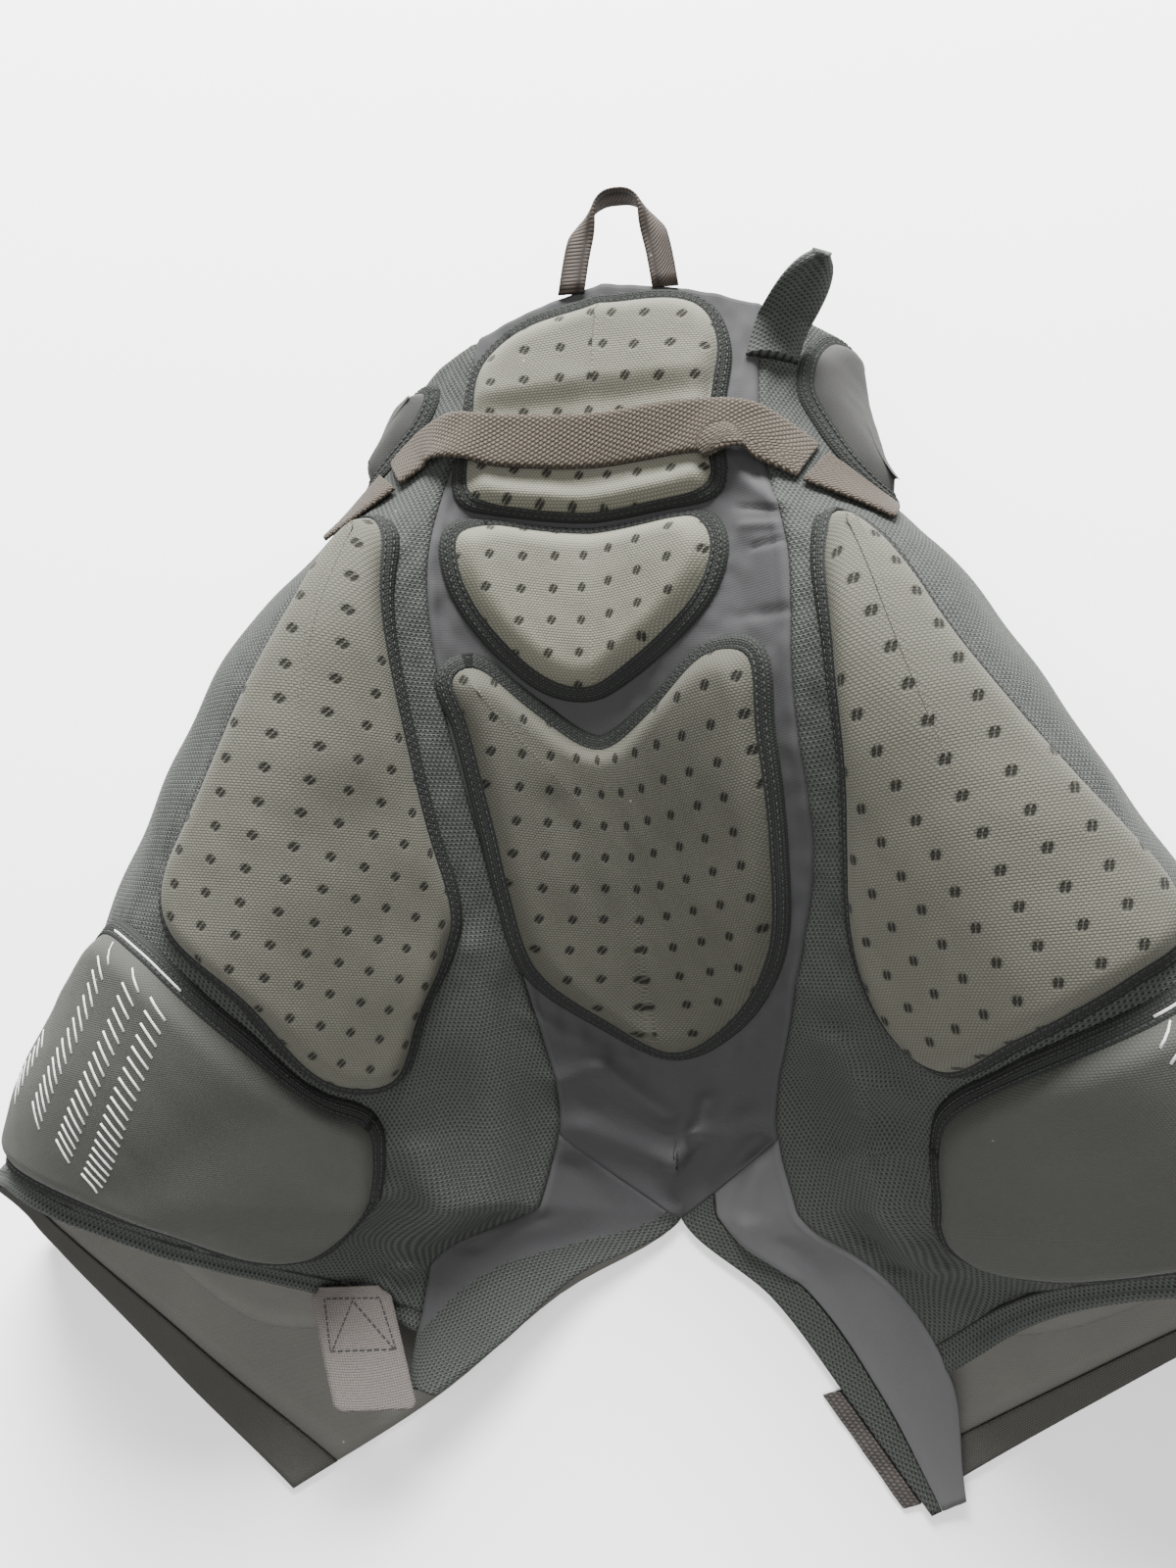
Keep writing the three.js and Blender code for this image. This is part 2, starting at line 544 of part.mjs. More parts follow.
// A pad: its flange, its bevel and its crown, laid over the garment. inside puts it under the cloth.
function pad(name, finish, { count, thickness, steps, inside = false, dent = null }) {
  const curve = new THREE.CatmullRomCurve3(
    padOutlines[name].map(([s, v]) => new THREE.Vector3(s, v, 0)), true, 'centripetal');
  let foot = curve.getSpacedPoints(count).slice(0, count).map((p) => [p.x, p.y]);
  if (signedArea(foot) > 0) foot = foot.reverse();
  const middle = foot.reduce(([a, b], [s, v]) => [a + s / count, b + v / count], [0, 0]);
  const edge = inset(foot, foot.map((place) => -flangeRoom(name, place)));
  const inner = inset(foot, foot.map(() => bevelWidth));
  const toMiddle = (ring, share) => ring.map(([s, v]) => [
    s + (middle[0] - s) * share, v + (middle[1] - v) * share]);
  const shoulder = flangeThickness + (thickness - flangeThickness) * padSection.shoulderHeight;
  const rings = [
    { places: edge, height: flangeThickness },
    { places: foot, height: flangeThickness },
    { places: inset(foot, foot.map(() => bevelWidth * padSection.shoulderInset)), height: shoulder },
    { places: inner, height: thickness },
  ];
  for (let k = 1; k < steps; k += 1) {
    const share = k / steps;
    rings.push({ places: toMiddle(inner, share), height: thickness * (1 + padSection.crown * share) });
  }
  const base = inside ? -(clothThickness + seatGap) : (padLifts[name] ?? padGap);
  const turn = inside ? -1 : 1;
  const pressed = (v) => {
    if (!dent) return 1;
    const off = (Math.abs(v - dent.row) - dent.halfWidth) / dent.fade;
    const fade = Math.min(Math.max(off, 0), 1);
    return 1 - dent.depth * (1 - fade * fade * (3 - 2 * fade));
  };
  const points = [];
  const addRing = (places, height, pressable) => {
    places.forEach(([s, v]) => {
      points.push(lifted(s, v, base + turn * height * (pressable ? pressed(v) : 1)));
    });
  };
  rings.forEach((ring, k) => addRing(ring.places, ring.height, k > 1));
  points.push(lifted(...middle, base + turn * thickness * (1 + padSection.crown) * pressed(middle[1])));
  const topMiddle = points.length - 1;
  const firstUnder = points.length;
  const underRings = [edge];
  for (let k = 1; k < steps; k += 1) underRings.push(toMiddle(edge, k / steps));
  underRings.forEach((places) => addRing(places, 0, false));
  points.push(lifted(...middle, base));
  const underMiddle = points.length - 1;
  const faces = [];
  const strip = (a, b, flip) => {
    for (let i = 0; i < count; i += 1) {
      const j = (i + 1) % count;
      const quad = [[a + i, a + j, b + j], [a + i, b + j, b + i]];
      quad.forEach(([x, y, z]) => faces.push(flip ? [x, z, y] : [x, y, z]));
    }
  };
  const fan = (a, centre, flip) => {
    for (let i = 0; i < count; i += 1) {
      const j = (i + 1) % count;
      faces.push(flip ? [a + i, centre, a + j] : [a + i, a + j, centre]);
    }
  };
  for (let k = 0; k + 1 < rings.length; k += 1) strip(k * count, (k + 1) * count, false);
  fan((rings.length - 1) * count, topMiddle, false);
  for (let k = 0; k + 1 < underRings.length; k += 1) {
    strip(firstUnder + k * count, firstUnder + (k + 1) * count, true);
  }
  fan(firstUnder + (underRings.length - 1) * count, underMiddle, true);
  strip(0, firstUnder, true);
  return closedMesh(name, finish, points, faces);
}

// A flat strip along a route: at(t) gives its middle point, its width direction and its width
function ribbon(name, finish, steps, columns, thickness, at) {
  return sheet(name, finish, steps, columns, (t, q) => {
    const here = at(t);
    const along = at(Math.min(t + 0.01, 1)).middle.clone().sub(at(Math.max(t - 0.01, 0)).middle).normalize();
    const face = new THREE.Vector3().crossVectors(here.across, along).normalize();
    const edge = here.middle.clone().addScaledVector(here.across, (q - 0.5) * here.width);
    return [edge.clone().addScaledVector(face, thickness), edge];
  });
}

// Webbing laid over the garment by a route table, with its width square to its run
function webbing(name, route, steps) {
  const read = (column, t) => through(route.map((row) => row[column]), t * (route.length - 1));
  const onRoute = (t) => frameAt(read('s', t), read('v', t));
  return sheet(name, finishes.webbing, steps, 2, (t, q) => {
    const here = onRoute(t);
    const along = onRoute(Math.min(t + 0.01, 1)).point.sub(onRoute(Math.max(t - 0.01, 0)).point);
    const square = here.normal.clone().cross(along).normalize();
    const downward = Math.sign(square.dot(here.downTangent));
    const sideways = square.multiplyScalar((q - 0.5) * webbingWidth * downward);
    const [s, v] = movedBy(read('s', t), read('v', t), sideways);
    const { point, normal } = frameAt(s, Math.max(v, 0));
    const under = point.addScaledVector(normal, padGap + read('lift', t) * tailPadThickness);
    return [under.clone().addScaledVector(normal, webbingThickness), under];
  });
}

// The hanging loop: its ends lie flat at the waist, and at the top the webbing stands on edge
function hangLoop() {
  const start = lifted(0, 0, 0);
  const middleX = start.x + loopOffset;
  return ribbon('hang_loop', finishes.webbing, 18, 1, loopThickness, (t) => {
    const turn = Math.PI * t;
    const rise = Math.sin(turn) ** loopForm.sideFullness;
    const spread = Math.sign(Math.cos(turn)) * Math.abs(Math.cos(turn)) ** loopForm.topFullness;
    const narrowing = 1 - loopForm.narrowing * rise;
    const stand = THREE.MathUtils.smoothstep(rise, loopForm.standFrom, 1) * Math.PI * loopForm.standTurn;
    const outward = t <= 0.5 ? 1 : -1;
    return {
      middle: new THREE.Vector3(
        middleX - spread * (loopSpread / 2) * narrowing,
        start.y - loopFoot + rise * loopReach,
        start.z + padGap + loopRise * rise,
      ),
      across: new THREE.Vector3(Math.cos(stand) * outward, 0, Math.sin(stand)),
      width: loopWidth,
    };
  });
}

// The hook-and-loop tab lies on the back hem of the left leg and hangs over its opening
function hookTab() {
  const top = lifted(tabPlace.s, tabPlace.v, tabFootLift);
  const down = lifted(tabPlace.downS, tabPlace.downV, tabHangLift).sub(top).normalize();
  const outer = lifted(tabPlace.outS, tabPlace.outV, padGap);
  const across = outer.sub(lifted(tabPlace.inS, tabPlace.inV, padGap)).normalize();
  return ribbon('hook_tab_left', finishes.hook, 4, 2, tabThickness, (t) => ({
    middle: top.clone().addScaledVector(down, t * tabLength),
    across,
    width: tabWidth,
  }));
}

// The folded mesh ear: its foot lies on the cloth above the right side pad, its tip stands up
function sideFlap() {
  const lean = new THREE.Vector3(0.48, 0.5, 0.72).normalize();
  const { footShare } = flapPlace;
  return sheet('side_flap_right', finishes.mesh, 8, 4, (t, q) => {
    const low = Math.min(t / footShare, 1);
    const beyond = Math.max(t - footShare, 0) / (1 - footShare);
    const narrow = Math.sqrt(Math.max(1 - beyond ** 3, flapPlace.tipNarrow));
    const s = flapPlace.s + flapPlace.wander * low;
    const v = flapPlace.v - flapPlace.rise * low;
    const sideways = ((q - 0.5) * flapWidth * narrow) / frameAt(s, v).acrossTangent.length();
    const { point, normal, acrossTangent } = frameAt(s + sideways, v);
    const tipFace = acrossTangent.clone().cross(lean).normalize();
    const face = normal.clone().lerp(tipFace, beyond).normalize();
    const under = point.addScaledVector(normal, padGap + flapThickness * low * low);
    under.addScaledVector(lean, beyond * flapLength * (1 - footShare));
    return [under.clone().addScaledVector(face, flapThickness), under];
  });
}

// The zip tape along the inner edge of the right leg
function legZip() {
  return ribbon('leg_zip_right', finishes.hook, 8, 1, zipThickness, (t) => {
    const edge = skin(1, 0, zipStart + t);
    const wave = zipWave * Math.sin(3 * Math.PI * t) ** 2;
    return {
      middle: new THREE.Vector3(edge.x - zipWidth / 2 - seamGap, edge.y - zipThickness, wave),
      across: new THREE.Vector3(-0.95, -0.3, 0).normalize(),
      width: zipWidth,
    };
  });
}

const girdle = new THREE.Group();
girdle.add(backCentrePanel());
for (const side of [-1, 1]) {
  girdle.add(sidePanel(side), backHem(side), gusset(side), frontPanel(side), frontHem(side));
}
girdle.add(inseamBand());
const perforated = finishes.perforated;
const tail = { thickness: tailPadThickness };
girdle.add(pad('tail_pad_upper', perforated, { ...tail, count: 28, steps: 4, dent: beltDent }));
girdle.add(pad('tail_pad_middle', perforated, { ...tail, count: 24, steps: 3 }));
girdle.add(pad('tail_pad_lower', perforated, { ...tail, count: 34, steps: 4 }));
const hip = { thickness: hipPadThickness, count: 30, steps: 5 };
const thigh = { thickness: thighPadThickness, count: 26, steps: 5 };
const sideKidney = { thickness: sidePadThickness, count: 18, steps: 4 };
const frontThigh = { thickness: frontPadThickness, count: 18, steps: 3, inside: true };
for (const side of ['left', 'right']) {
  girdle.add(pad(`hip_pad_${side}`, perforated, hip));
  girdle.add(pad(`thigh_pad_${side}`, finishes.smoothPad, thigh));
  girdle.add(pad(`side_pad_${side}`, finishes.smoothPad, sideKidney));
  girdle.add(pad(`front_thigh_pad_${side}`, finishes.lining, frontThigh));
  girdle.add(webbing(`belt_side_${side}`, sideBelts[side], 8));
}
girdle.add(webbing('belt_back', beltRoute, 26));
girdle.add(hangLoop(), hookTab(), sideFlap(), legZip());

// Stand the girdle on the floor with the origin under the middle of its box
const box = new THREE.Box3().setFromObject(girdle);
const middle = box.getCenter(new THREE.Vector3());
girdle.position.set(-middle.x, -middle.y, -box.min.z);

export default girdle;
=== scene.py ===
# A padded hip girdle lying on its front with the back side up: its looks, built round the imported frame.
# Lengths are metres. +Z is up, +Y is towards the waist and +X towards the wearer's right leg.
import math

import bpy
import numpy as np
from mathutils import Matrix, Vector
from mathutils.bvhtree import BVHTree


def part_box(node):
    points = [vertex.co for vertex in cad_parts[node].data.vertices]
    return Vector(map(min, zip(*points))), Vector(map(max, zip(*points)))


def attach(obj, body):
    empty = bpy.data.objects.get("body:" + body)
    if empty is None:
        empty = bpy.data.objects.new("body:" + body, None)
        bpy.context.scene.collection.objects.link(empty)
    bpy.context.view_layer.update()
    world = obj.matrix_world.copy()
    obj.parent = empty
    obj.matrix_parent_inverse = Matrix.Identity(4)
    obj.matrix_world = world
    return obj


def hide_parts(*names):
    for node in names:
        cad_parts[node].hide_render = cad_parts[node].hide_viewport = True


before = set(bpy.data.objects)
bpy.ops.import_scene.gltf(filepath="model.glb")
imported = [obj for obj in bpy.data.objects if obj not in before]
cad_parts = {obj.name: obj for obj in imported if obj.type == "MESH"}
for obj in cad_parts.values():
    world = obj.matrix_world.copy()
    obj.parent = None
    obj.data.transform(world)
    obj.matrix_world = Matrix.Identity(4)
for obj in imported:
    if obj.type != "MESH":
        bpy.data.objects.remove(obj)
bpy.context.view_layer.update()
print("frame loaded")

# The camera and the light

cameraSetup = {
    "place": (0.0498, -0.0536, 0.590),
    "turnLeft": 8.0,  # degrees that the view leans to the left of straight down
    "turnUp": 10.0,  # and towards the waist
    "focalShare": 1155 / 1600,  # focal length as a share of the picture's height
    "sensor": 36.0,
}
areaLights = {  # place, size in metres and power
    "windowLight": [(0.1, 3.0, 1.55), (2.4, 1.5), 910.0],
    "fillLight": [(-0.2, -0.8, 2.4), (2.2, 2.2), 74.0],
}
studioSetup = {"aim": (0, 0, 0.05), "sky": 0.42, "floorShade": 0.96, "floorSize": 14.0, "floorDrop": 0.0004}


def addObject(name, data):
    made = bpy.data.objects.new(name, data)
    bpy.context.scene.collection.objects.link(made)
    return made


def makeCamera(setup):
    data = bpy.data.cameras.new("photoCamera")
    camera = addObject("photoCamera", data)
    left = math.radians(setup["turnLeft"])
    up = math.radians(setup["turnUp"])
    forward = Vector((-math.sin(left), math.cos(left) * math.sin(up), -math.cos(left) * math.cos(up)))
    right = forward.cross(Vector((0, 1, 0))).normalized()
    top = right.cross(forward)
    turned = Matrix((right, top, -forward)).transposed().to_4x4()
    camera.matrix_world = Matrix.Translation(setup["place"]) @ turned
    data.sensor_width = setup["sensor"]
    data.lens = setup["focalShare"] * setup["sensor"]
    data.clip_start = 0.02
    bpy.context.scene.camera = camera


def areaLight(name, place, size, power):
    data = bpy.data.lights.new(name, "AREA")
    data.shape = "RECTANGLE"
    data.size, data.size_y = size
    data.energy = power
    light = addObject(name, data)
    light.location = place
    light.rotation_mode = "QUATERNION"
    light.rotation_quaternion = (Vector(place) - Vector(studioSetup["aim"])).to_track_quat("Z", "Y")


def makeStudio(setup):
    for name, row in areaLights.items():
        areaLight(name, *row)
    world = bpy.data.worlds.new("softSky")
    world.use_nodes = True
    sky = world.node_tree.nodes["Background"].inputs
    sky["Color"].default_value = (1, 1, 1, 1)
    sky["Strength"].default_value = setup["sky"]
    bpy.context.scene.world = world
    half = setup["floorSize"] / 2
    mesh = bpy.data.meshes.new("floor")
    corners = [(-half, -half, 0), (half, -half, 0), (half, half, 0), (-half, half, 0)]
    mesh.from_pydata(corners, [], [(0, 1, 2, 3)])
    floor = addObject("floor", mesh)
    floor.location.z = -setup["floorDrop"]
    material = bpy.data.materials.new("paleFloor")
    material.use_nodes = True
    shader = material.node_tree.nodes["Principled BSDF"].inputs
    shader["Base Color"].default_value = (*[setup["floorShade"]] * 3, 1)
    shader["Roughness"].default_value = 0.9
    mesh.materials.append(material)


makeCamera(cameraSetup)
makeStudio(studioSetup)
print("camera and studio made")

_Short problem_
Copy all lines in the listing above where the string "imported" appears.

_Written reply_
# A padded hip girdle lying on its front with the back side up: its looks, built round the imported frame.
imported = [obj for obj in bpy.data.objects if obj not in before]
cad_parts = {obj.name: obj for obj in imported if obj.type == "MESH"}
for obj in imported:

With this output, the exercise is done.